History

United Kingdom
- Name: Empire MacCabe
- Owner: Ministry of War Transport
- Operator: British Tanker Co. Ltd.
- Builder: Swan Hunter & Wigham Richardson, Wallsend
- Launched: 18 May 1943
- Renamed: British Escort in 1946; Easthill Escort in 1959;
- Honours and awards: North Atlantic 1943-1945
- Fate: Scrapped Hong Kong 1962

General characteristics
- Tonnage: 8,908 GRT
- Length: 463 ft (141 m) (pp) 485 ft 9 in (148.06 m) (oa)
- Beam: 61 ft 9 in (18.82 m)
- Depth: 27 ft 6 in (8.38 m)
- Propulsion: Diesel; one shaft; 3,300 bhp;
- Speed: 11 knots (20 km/h)
- Complement: 110
- Armament: 1 × 4 in (100 mm); 8 × 20 mm;
- Aircraft carried: Four Fairey Swordfish

= MV Empire MacCabe =

World War II merchant ship of the United Kingdom

MV Empire MacCabe was a British oil tanker converted to a merchant aircraft carrier (or MAC ship), during World War II. Managed by the British Tanker Company, she served on North Atlantic convoy duty during the later stages of the Battle of the Atlantic before returning to commercial tanker service after the war.
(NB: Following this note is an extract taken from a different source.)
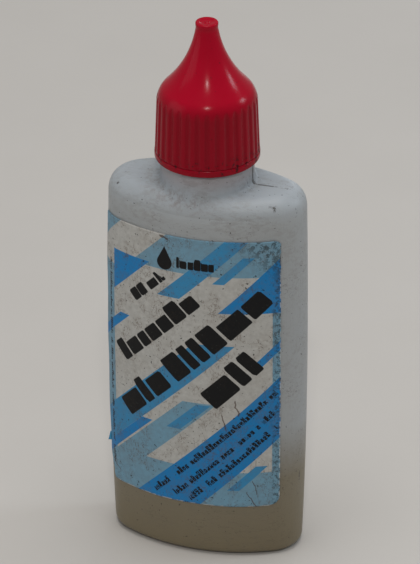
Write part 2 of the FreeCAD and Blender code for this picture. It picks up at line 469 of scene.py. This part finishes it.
# %% Loft the bottle
def finish_piece(bm, name, body, replaced=None):
    """Closes a mesh drawn in millimetres, puts it in metres, and hands it to its body."""
    bmesh.ops.remove_doubles(bm, verts=bm.verts, dist=merge_distance)
    bmesh.ops.recalc_face_normals(bm, faces=bm.faces)
    bmesh.ops.scale(bm, vec=(MM, MM, MM), verts=bm.verts)
    for face in bm.faces:
        face.smooth = True
    mesh = bpy.data.meshes.new(name)
    bm.to_mesh(mesh)
    bm.free()
    piece = bpy.data.objects.new(name, mesh)
    bpy.context.scene.collection.objects.link(piece)
    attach(piece, body)
    if replaced:
        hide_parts(replaced)
    print(name, "has", len(mesh.vertices), "vertices")
    return piece


def next_ring(bm, ring, turns, place):
    """Extrudes an open ring of edges, and lays each new vertex where its turn belongs."""
    made = bmesh.ops.extrude_edge_only(bm, edges=ring)["geom"]
    fresh = {item for item in made if isinstance(item, bmesh.types.BMVert)}
    for vertex in fresh:
        vertex.co = place(vertex[turns])
    return [item for item in made if isinstance(item, bmesh.types.BMEdge) and set(item.verts) <= fresh]


round_count = 240
bm = bmesh.new()
turns = bm.verts.layers.float.new("turn")
bmesh.ops.create_circle(bm, segments=round_count, radius=1)
for vertex in bm.verts:
    vertex[turns] = math.atan2(vertex.co.y, vertex.co.x) / math.tau % 1
    vertex.co = rings[0](vertex[turns])
ring = bm.edges[:]
bmesh.ops.contextual_create(bm, geom=ring)
for place_ring in rings[1:]:
    ring = next_ring(bm, ring, turns, place_ring)
bmesh.ops.contextual_create(bm, geom=ring)
bottle = finish_piece(bm, "bottle_shell", "bottle", "bottle")

# %% [markdown]
# ## The screw cap
#
# The cap is moulded in one shot: a plain band at the mouth, fine grip ribs, a round shoulder, and a
# nose that sweeps up into a small lip with the mark of the moulding gate in it. Inside are the thread,
# a roof, a hollow for the nozzle and the pin that plugs it. All of it is round, so one profile is
# drawn and spun. The ribs and the thread aren't round, but they are only small changes of radius. So
# the profile is spun in many fine steps, and then each point's radius is changed by a formula. The
# grooves run straight up until the round shoulder curves in under them, as they do in a real mould.

# %% Profile of the cap
cap_bore, band_radius, band_height = 10.0, 11.05, 1.5
rib_foot, rib_head_radius, rib_head = 10.98, 10.57, cap_high - 18.35
cap_curve, sweep_curve, nose_radius, nose_foot = 5.5, 24.0, 2.32, cap_high - 1.2
lean = math.radians(43)
roof, pin_low, cavity_top = cap_high - 20.0, cap_high - 12.95, cap_high - 8.15


def arc(centre, radius, start, end, count):
    """Profile points along an arc, with its angles measured from the +radius direction."""
    angles = steps(start, end, count)
    return [(centre[0] + radius * math.cos(a), centre[1] + radius * math.sin(a)) for a in angles]


def line(start, end, count):
    return list(zip(steps(start[0], end[0], count), steps(start[1], end[1], count)))


# the sweep is the arc that touches the cone and ends, still tapering, at the foot of the lip
up_cone = Vector((-math.sin(lean), math.cos(lean)))
off_cone = Vector((math.cos(lean), math.sin(lean)))
curve_end = Vector((rib_head_radius - cap_curve * (1 - math.cos(lean)),
                    rib_head + cap_curve * math.sin(lean)))
to_nose = Vector((nose_radius, nose_foot)) - curve_end
reach_up, reach_off = to_nose.dot(up_cone), to_nose.dot(off_cone)
chord = math.sqrt(2 * sweep_curve * reach_off - reach_off ** 2)
sweep_foot = curve_end + up_cone * (reach_up - chord)
sweep_centre = sweep_foot + off_cone * sweep_curve
taper = lean - math.asin(chord / sweep_curve)
band_top = cap_low + band_height

profile = [(0, cap_high - 0.1), (0.3, cap_high - 0.1), (0.4, cap_high - 0.16), (0.46, cap_high - 0.26),
           (1.0, cap_high - 0.24), (1.45, cap_high - 0.1), (1.62, cap_high - 0.02), (1.8, cap_high)]
profile += arc((2.07, cap_high - 0.32), 0.32, math.pi / 2, 0, 5)
profile += [(2.39, cap_high - 0.7), (2.36, cap_high - 0.95)]
profile += arc(sweep_centre, sweep_curve, math.pi + taper, math.pi + lean, 28)
profile += line(sweep_foot, curve_end, 4)[1:-1]
profile += arc((rib_head_radius - cap_curve, rib_head), cap_curve, lean, 0, 28)
profile += line((rib_head_radius, rib_head), (rib_foot, band_top + 0.05), 28)[1:]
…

MV Empire MacCabe was built by Swan Hunter, Wallsend under order from the Ministry of War Transport. She entered service as a MAC ship in December 1943, however only her air crew and the necessary maintenance staff were naval personnel. She was operated by the British Tanker Company.

She returned to merchant service as an oil tanker in 1946 and was later renamed British Escort and Easthill Escort before being scrapped in Hong Kong in 1962.

==Design and construction==
Empire MacCabe was built by Swan Hunter, launched on 18 May 1943, and completed in November 1943. She measured 8,477 GRT and 12,450 deadweight tons, was 469.8 feet (143.2 m) long with a beam of 61.9 feet (18.9 m), and was powered by a four-cylinder Doxford-type oil engine driving a single screw for a service speed of 11.5 knots.

==Service==
Completed as a MAC ship in November 1943, Empire MacCabe remained under Ministry of War Transport ownership with the British Tanker Company as manager. Her first recorded convoy service was with convoy ON 220 in January 1944, where the Arnold Hague convoy database lists her as a MAC ship on her first voyage. She later appeared in convoy SC 153 in February 1944 and in convoys HX 292 and HX 298 in May and July 1944.

Royal Navy convoy instructions issued on 22 August 1944 assigned Empire MacCabe and Macoma to outbound convoy ONS 254. Fleet Air Arm station records for RCAF Dartmouth in Nova Scotia also show repeated disembarkations from Empire MacCabe by 836 Naval Air Squadron's N Flight during 1944, indicating her continued employment on Atlantic convoy operations. On 1 June 1945 the Royal Navy war diary recorded her arrival at Halifax from outbound convoy ON 303.

==Post-war career==
In 1946 ownership of the ship was transferred to the British Tanker Company and she was renamed British Escort. In 1959 she was renamed Easthill Escort, and in 1960 passed to River Line Ltd of Bermuda under the management of Moller interests in Hong Kong. She was broken up at Hong Kong on 13 March 1962.